The period (.) indicates that a subfolder called par should be created. But if we wanted to store it in the same folder as the realigned files, we would use the .@ syntax. The @ tells the DataSink interface to not create the subfolder. This will allow us to create different named input ports for DataSink and allow the user to store the files in the same folder.

workflow.connect(realigner, 'realigned_files', datasink, 'motion')
workflow.connect(realigner, 'realignment_parameters', datasink, 'motion.@par')

The syntax for the input port of DataSink takes the following form:

string[[.[@]]string[[.[@]]string] ...]
where parts between paired [] are optional.

MapNode

In order to use DataSink inside a MapNode, it’s inputs have to be defined inside the constructor using the infields keyword arg.

Parameterization

As discussed in MapNode, iterfield, and iterables explained, one can run a workflow iterating over various inputs using the iterables attribute of nodes.
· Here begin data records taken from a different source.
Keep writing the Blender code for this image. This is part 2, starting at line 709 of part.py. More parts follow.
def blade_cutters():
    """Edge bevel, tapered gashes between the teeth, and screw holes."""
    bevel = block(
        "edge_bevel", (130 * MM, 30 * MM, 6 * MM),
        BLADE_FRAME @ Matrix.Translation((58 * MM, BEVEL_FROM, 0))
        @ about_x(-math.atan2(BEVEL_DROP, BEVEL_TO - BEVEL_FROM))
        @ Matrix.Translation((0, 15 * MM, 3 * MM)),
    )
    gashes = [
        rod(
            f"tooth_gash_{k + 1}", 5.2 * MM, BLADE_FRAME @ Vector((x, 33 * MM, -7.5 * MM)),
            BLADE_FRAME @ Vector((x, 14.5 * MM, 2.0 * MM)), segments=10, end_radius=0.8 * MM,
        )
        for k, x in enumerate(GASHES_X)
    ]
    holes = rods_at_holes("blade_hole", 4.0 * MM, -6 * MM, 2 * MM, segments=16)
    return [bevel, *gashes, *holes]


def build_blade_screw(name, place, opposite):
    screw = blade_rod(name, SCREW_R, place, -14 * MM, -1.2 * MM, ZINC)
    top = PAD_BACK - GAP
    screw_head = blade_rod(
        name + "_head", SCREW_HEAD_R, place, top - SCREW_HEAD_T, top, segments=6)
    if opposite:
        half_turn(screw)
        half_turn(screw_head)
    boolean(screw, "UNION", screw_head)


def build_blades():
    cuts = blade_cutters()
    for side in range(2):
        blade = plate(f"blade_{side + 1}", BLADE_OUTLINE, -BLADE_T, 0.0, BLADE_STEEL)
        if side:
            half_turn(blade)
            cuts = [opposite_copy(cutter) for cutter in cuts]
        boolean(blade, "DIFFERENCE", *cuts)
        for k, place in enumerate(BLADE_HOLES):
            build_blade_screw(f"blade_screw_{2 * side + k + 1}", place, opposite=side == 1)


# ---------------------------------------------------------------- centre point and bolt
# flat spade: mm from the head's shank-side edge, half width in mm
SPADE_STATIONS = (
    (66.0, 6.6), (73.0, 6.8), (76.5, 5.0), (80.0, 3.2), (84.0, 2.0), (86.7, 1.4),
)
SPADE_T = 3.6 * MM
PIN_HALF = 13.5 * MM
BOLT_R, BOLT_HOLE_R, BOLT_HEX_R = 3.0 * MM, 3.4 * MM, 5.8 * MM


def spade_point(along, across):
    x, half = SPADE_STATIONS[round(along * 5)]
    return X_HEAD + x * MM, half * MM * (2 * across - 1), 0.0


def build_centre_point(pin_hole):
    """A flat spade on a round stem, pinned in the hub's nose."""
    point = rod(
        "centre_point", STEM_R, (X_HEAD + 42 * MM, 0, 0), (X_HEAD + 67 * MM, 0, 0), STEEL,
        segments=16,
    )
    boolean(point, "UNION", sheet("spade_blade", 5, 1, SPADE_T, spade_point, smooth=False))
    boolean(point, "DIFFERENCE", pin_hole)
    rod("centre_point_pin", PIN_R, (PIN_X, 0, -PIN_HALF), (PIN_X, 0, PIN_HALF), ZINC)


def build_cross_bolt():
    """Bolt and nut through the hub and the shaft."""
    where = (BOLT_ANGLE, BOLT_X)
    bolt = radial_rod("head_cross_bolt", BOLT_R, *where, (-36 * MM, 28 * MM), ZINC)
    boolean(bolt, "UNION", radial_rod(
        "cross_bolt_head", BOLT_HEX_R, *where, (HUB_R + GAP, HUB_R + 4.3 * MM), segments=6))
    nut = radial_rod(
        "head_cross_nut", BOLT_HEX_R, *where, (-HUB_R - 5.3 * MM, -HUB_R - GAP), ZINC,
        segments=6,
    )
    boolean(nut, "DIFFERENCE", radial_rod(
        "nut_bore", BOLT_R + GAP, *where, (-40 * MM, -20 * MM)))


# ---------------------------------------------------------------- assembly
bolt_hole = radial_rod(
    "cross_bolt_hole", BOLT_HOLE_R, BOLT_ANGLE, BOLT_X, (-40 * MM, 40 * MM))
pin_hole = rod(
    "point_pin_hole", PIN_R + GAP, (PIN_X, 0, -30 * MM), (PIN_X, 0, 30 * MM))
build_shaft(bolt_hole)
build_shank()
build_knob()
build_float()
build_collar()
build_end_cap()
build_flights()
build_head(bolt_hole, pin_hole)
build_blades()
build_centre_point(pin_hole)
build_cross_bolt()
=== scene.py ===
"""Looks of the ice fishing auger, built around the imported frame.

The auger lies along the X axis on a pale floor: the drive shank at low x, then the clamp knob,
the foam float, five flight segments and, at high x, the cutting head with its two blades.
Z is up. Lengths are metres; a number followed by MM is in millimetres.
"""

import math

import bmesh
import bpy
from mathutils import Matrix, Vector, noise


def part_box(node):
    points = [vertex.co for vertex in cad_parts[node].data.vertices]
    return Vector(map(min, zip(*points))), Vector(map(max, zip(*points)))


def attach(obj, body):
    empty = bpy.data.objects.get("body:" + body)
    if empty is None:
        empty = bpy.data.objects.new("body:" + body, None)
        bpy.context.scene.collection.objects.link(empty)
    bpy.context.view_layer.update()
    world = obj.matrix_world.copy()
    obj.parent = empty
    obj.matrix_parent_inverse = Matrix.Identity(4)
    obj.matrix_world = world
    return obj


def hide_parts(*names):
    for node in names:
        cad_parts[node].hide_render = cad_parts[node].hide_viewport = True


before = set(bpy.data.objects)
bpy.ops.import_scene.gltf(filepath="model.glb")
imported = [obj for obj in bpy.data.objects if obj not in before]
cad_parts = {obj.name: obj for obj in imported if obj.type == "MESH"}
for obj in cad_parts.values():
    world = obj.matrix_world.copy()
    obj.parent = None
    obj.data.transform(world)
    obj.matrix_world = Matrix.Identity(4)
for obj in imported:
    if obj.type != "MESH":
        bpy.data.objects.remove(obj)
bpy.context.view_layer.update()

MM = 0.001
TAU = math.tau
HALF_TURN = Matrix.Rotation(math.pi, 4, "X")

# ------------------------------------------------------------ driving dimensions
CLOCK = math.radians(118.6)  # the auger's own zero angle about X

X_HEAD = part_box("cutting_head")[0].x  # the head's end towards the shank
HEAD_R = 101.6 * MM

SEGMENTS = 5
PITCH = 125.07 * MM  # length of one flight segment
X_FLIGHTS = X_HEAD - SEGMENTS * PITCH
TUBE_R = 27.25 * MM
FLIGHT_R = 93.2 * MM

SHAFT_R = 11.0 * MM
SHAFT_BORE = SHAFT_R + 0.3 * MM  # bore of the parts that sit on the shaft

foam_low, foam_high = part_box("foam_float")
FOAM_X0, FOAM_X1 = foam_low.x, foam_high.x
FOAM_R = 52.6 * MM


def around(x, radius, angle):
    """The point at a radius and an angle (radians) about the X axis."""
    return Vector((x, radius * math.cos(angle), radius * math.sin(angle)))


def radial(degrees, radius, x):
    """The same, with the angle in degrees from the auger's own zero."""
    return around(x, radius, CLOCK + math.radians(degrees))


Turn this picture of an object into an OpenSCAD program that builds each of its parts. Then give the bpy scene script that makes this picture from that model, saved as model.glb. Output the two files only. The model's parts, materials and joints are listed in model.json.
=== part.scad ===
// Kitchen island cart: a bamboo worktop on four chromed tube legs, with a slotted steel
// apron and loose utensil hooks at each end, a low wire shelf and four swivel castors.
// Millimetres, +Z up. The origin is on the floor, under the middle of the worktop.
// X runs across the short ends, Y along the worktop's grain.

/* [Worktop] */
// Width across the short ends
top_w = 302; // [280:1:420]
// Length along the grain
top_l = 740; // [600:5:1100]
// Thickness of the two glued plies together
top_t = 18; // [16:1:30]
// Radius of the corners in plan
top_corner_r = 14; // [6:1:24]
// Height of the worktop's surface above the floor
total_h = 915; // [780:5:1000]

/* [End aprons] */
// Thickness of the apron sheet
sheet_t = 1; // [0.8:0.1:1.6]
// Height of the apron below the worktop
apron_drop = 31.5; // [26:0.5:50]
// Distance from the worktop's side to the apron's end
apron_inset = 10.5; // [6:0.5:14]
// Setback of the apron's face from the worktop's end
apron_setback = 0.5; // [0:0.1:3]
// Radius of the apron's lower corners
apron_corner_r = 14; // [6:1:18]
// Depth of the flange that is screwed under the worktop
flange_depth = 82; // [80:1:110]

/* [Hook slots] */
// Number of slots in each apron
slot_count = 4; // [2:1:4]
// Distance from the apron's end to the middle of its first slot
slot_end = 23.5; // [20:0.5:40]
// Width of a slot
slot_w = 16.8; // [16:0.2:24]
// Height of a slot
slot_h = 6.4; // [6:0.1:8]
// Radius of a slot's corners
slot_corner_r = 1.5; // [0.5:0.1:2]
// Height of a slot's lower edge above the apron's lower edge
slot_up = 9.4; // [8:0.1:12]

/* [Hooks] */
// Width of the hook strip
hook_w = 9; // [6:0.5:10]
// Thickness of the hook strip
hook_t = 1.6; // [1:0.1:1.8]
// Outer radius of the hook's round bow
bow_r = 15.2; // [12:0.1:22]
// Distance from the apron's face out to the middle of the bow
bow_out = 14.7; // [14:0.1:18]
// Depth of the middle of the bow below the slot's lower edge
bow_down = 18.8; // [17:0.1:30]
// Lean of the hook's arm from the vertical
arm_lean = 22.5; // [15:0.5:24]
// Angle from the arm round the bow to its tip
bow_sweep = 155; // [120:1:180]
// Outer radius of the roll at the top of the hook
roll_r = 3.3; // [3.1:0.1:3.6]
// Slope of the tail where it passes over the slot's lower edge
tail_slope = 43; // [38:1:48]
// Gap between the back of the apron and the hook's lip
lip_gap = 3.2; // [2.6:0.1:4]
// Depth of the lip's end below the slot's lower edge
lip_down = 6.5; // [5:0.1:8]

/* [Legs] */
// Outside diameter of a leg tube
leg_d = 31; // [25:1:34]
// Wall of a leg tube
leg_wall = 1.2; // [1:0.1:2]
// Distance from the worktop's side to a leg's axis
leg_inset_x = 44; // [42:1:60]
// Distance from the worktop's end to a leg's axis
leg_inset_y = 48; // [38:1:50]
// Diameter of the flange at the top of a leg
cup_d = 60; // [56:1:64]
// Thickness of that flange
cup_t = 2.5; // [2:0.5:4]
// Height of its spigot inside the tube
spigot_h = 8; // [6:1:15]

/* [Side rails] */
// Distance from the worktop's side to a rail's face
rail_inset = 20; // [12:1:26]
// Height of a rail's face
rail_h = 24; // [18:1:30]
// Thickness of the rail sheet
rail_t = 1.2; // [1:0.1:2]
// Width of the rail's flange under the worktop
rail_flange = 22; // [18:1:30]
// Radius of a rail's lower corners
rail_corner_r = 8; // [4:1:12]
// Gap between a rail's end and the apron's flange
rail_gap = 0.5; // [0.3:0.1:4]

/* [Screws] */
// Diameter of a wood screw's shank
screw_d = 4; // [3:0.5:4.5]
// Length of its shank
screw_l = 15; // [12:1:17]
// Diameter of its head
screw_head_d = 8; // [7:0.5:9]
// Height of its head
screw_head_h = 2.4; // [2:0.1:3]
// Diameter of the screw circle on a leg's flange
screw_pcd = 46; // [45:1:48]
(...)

This means that a given workflow can have multiple outputs depending on how many iterables are there. Iterables create working directory subfolders such as _iterable_name_value. The parameterization input parameter controls whether the data stored using DataSink is in a folder structure that contains this iterable information or not. It is generally recommended to set this to True when using multiple nested iterables.

Substitutions

The substitutions and regexp_substitutions inputs allow users to modify the output destination path and name of a file. Substitutions are a list of 2-tuples and are carried out in the order in which they were entered. Assuming that the output path of a file is:

/root/container/_variable_1/file_subject_realigned.nii

we can use substitutions to clean up the output path.

datasink.inputs.substitutions = [('_variable', 'variable'),
                                 ('file_subject_', '')]

This will rewrite the file as:

/root/container/variable_1/realigned.nii

Note

In order to figure out which substitutions are needed it is often useful to run the workflow on a limited set of iterables and then determine the substitutions.